Apr 22 17:02:56 dhg3 systemd[1]: Stopping Crash recovery kernel arming...
Apr 22 17:02:56 dhg3 systemd[1]: Starting Crash recovery kernel arming...
Apr 22 17:02:56 dhg3 systemd[1]: kdump.service start request repeated too quickly,
refusing to start.
Apr 22 17:02:56 dhg3 systemd[1]: Failed to start Crash recovery kernel arming.
Apr 22 17:02:56 dhg3 systemd[1]: Unit kdump.service entered failed state.
The ratelimiting can be disabled by adding StartLimitInterval=0 to the kdump
service file.
During debugging of this issue additional issues were noted with the udev
rules. The first is the handling of the add & remove states for cpus. CPUs
are added and removed when they are brought into service. kdump, however,
does not need to restart during the add and remove but needs to restart
only when the CPUs memory is allocated or free'd during an online or offline.
Prarit, I think you got above description reversed. Kdump service needs
to restart when cpus are added/removed and not when cpus are
onlined/offlined.
Similarily, when memory modules are onlined and offlined the memory is not
made available for use by the kernel. It does not make sense to restart
kdump until the modules are added and removed from the kernel so the memory
is actually in use or removed from use.
And same here. For memory kdump service needs to start when memory is
onlined/offlined and not when memory is added/removed.
Signed-off-by: Prarit Bhargava <prarit(a)redhat.com>
Cc: Vivek Goyal <vgoyal(a)redhat.com>
---
98-kexec.rules | 8 ++++----
kdump.service | 1 +
2 files changed, 5 insertions(+), 4 deletions(-)

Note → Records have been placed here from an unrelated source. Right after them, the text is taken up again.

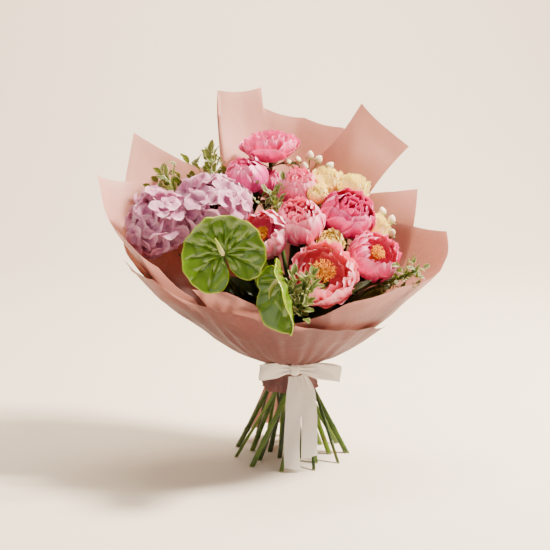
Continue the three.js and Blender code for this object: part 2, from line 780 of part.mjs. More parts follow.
// The bow's routes are [across, forward of the band, up]. A loop's start from the knot's side,
// level with the knot's middle, and a tail's start from the middle of the knot's underside.
const knotLeft = [knot.across - knot.width / 2, knot.up];
const knotRight = [knot.across + knot.width / 2, knot.up];
const knotUnder = [knot.across, knot.up - knot.height / 2];
const upright = vec(0, 0, 1);
const sideways = vec(1, 0, 0);
const bow = [
  {
    name: "ribbon_loop_left",
    wide: upright,
    from: knotLeft,
    route: [
      [-1, 4, 0], [-20.5, 12, 0], [-44.5, 15, -3], [-49.5, 10, -4],
      [-40.5, 4, -3], [-18.5, 1, -1], [-2, 0.8, 0],
    ],
    steps: 14,
    narrow: 0.55,
    isLoop: true,
  },
  {
    name: "ribbon_loop_right",
    wide: upright,
    from: knotRight,
    route: [
      [1, 4, 0], [20.5, 12, 0], [52.5, 17, -3], [64.5, 12, -5],
      [52.5, 2, -3], [22.5, 0, -1], [2, 0.8, 0],
    ],
    steps: 14,
    narrow: 0.55,
    isLoop: true,
  },
  {
    name: "ribbon_tail_left",
    wide: sideways,
    from: knotUnder,
    route: [[-1.5, 6, -1], [-1.5, 12, -20.5], [-3, 24, -60.5], [-5.5, 40, -102.5], [-4.5, 53, -135.5]],
    steps: 9,
    narrow: 0.7,
  },
  {
    name: "ribbon_tail_right",
    wide: sideways,
    from: knotUnder,
    route: [[11, 4, 1], [18, 9, -16.5], [22, 19, -48.5], [22.5, 33, -88.5], [22, 45, -118.5]],
    steps: 9,
    narrow: 0.6,
  },
];
for (const { name, from, wide, route, steps, narrow, isLoop = false } of bow) {
  const points = route.map(([x, forward, z]) => vec(from[0] + x, front - forward, from[1] + z));
  const curve = new THREE.CatmullRomCurve3(points, false, "centripetal");
  add(name, geometryOf(ribbonSolid(curve, wide, steps, narrow, isLoop)), finishes.ribbon);
}

const group = new THREE.Group();
group.add(bunch);
const box = new THREE.Box3().setFromObject(bunch);
const middle = box.getCenter(vec());
bunch.position.set(-middle.x, -middle.y, -box.min.z);

export default group;
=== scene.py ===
"""A hand-tied bunch of peonies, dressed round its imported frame.

Sizes are in millimetres from the middle of the tie unless a name says otherwise, with heights
above the table. `Place.metres` turns them into the row frame.
"""
from __future__ import annotations

import sys

import logging
import math
from dataclasses import dataclass
from enum import Enum

import bpy
import numpy as np
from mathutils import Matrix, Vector


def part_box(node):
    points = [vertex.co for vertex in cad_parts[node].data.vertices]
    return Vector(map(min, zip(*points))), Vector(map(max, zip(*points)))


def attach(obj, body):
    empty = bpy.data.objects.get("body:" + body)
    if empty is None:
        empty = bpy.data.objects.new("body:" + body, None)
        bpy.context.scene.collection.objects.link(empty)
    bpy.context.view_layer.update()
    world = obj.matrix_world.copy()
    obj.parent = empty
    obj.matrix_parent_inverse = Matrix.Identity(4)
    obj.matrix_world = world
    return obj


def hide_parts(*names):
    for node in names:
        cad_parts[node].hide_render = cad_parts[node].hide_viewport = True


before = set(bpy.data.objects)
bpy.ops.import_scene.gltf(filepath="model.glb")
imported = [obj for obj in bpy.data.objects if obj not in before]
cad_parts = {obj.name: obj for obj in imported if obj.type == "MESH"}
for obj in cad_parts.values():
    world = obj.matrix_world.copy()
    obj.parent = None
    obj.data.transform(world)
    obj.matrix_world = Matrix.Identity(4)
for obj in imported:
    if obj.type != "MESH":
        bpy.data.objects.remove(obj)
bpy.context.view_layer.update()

log = logging.getLogger("bunch")
Vec = np.ndarray
Pairs = tuple[tuple[float, float], ...]
Rgb = tuple[float, float, float]

TIE_HEIGHT = 152.0
BODY = "root"
METRES = 0.001  # in a millimetre
GOLDEN = 2.39996  # the golden angle, in radians
TURN = 6.28  # the top of the range that phases and twists are drawn from
CREAM = (250, 226, 214)  # the lightest fibres in the paper


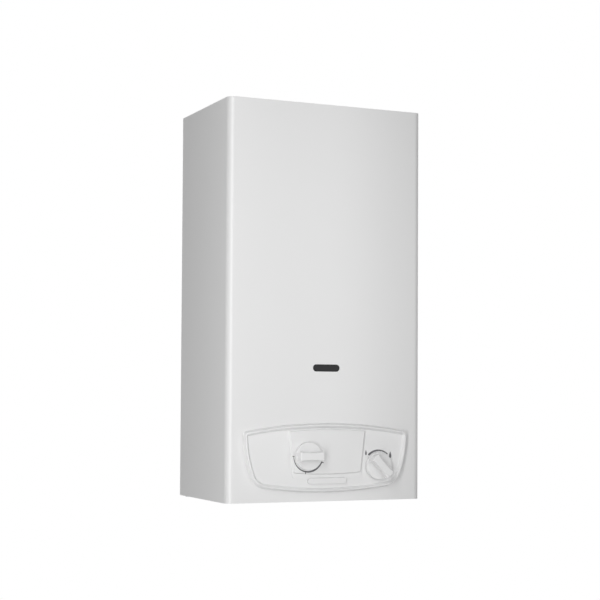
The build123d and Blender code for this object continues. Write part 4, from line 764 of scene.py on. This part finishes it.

diff --git a/98-kexec.rules b/98-kexec.rules
index 8c742dd..e32ee13 100644
--- a/98-kexec.rules
+++ b/98-kexec.rules
@@ -1,4 +1,4 @@
-SUBSYSTEM=="cpu", ACTION=="online", PROGRAM="/bin/systemctl
try-restart kdump.service"
-SUBSYSTEM=="cpu", ACTION=="offline", PROGRAM="/bin/systemctl
try-restart kdump.service"
-SUBSYSTEM=="memory", ACTION=="add", PROGRAM="/bin/systemctl
try-restart kdump.service"
-SUBSYSTEM=="memory", ACTION=="remove", PROGRAM="/bin/systemctl
try-restart kdump.service"
+SUBSYSTEM=="cpu", ACTION=="add", PROGRAM="/bin/systemctl
try-restart kdump.service"
+SUBSYSTEM=="cpu", ACTION=="remove", PROGRAM="/bin/systemctl
try-restart kdump.service"
+SUBSYSTEM=="memory", ACTION=="online", PROGRAM="/bin/systemctl
try-restart kdump.service"
+SUBSYSTEM=="memory", ACTION=="offline", PROGRAM="/bin/systemctl
try-restart kdump.service"
diff --git a/kdump.service b/kdump.service
index 55b7ca2..24c1386 100644
--- a/kdump.service
+++ b/kdump.service
@@ -7,6 +7,7 @@ Type=oneshot
ExecStart=/usr/bin/kdumpctl start
ExecStop=/usr/bin/kdumpctl stop
RemainAfterExit=yes
+StartLimitInterval=0
Can you please put this change in a separate patch. This is logically a
different change where we want to allow unlimited start of kdump service as
one can generate many cpu/memory events in a very short amount of time.
Thanks
Vivek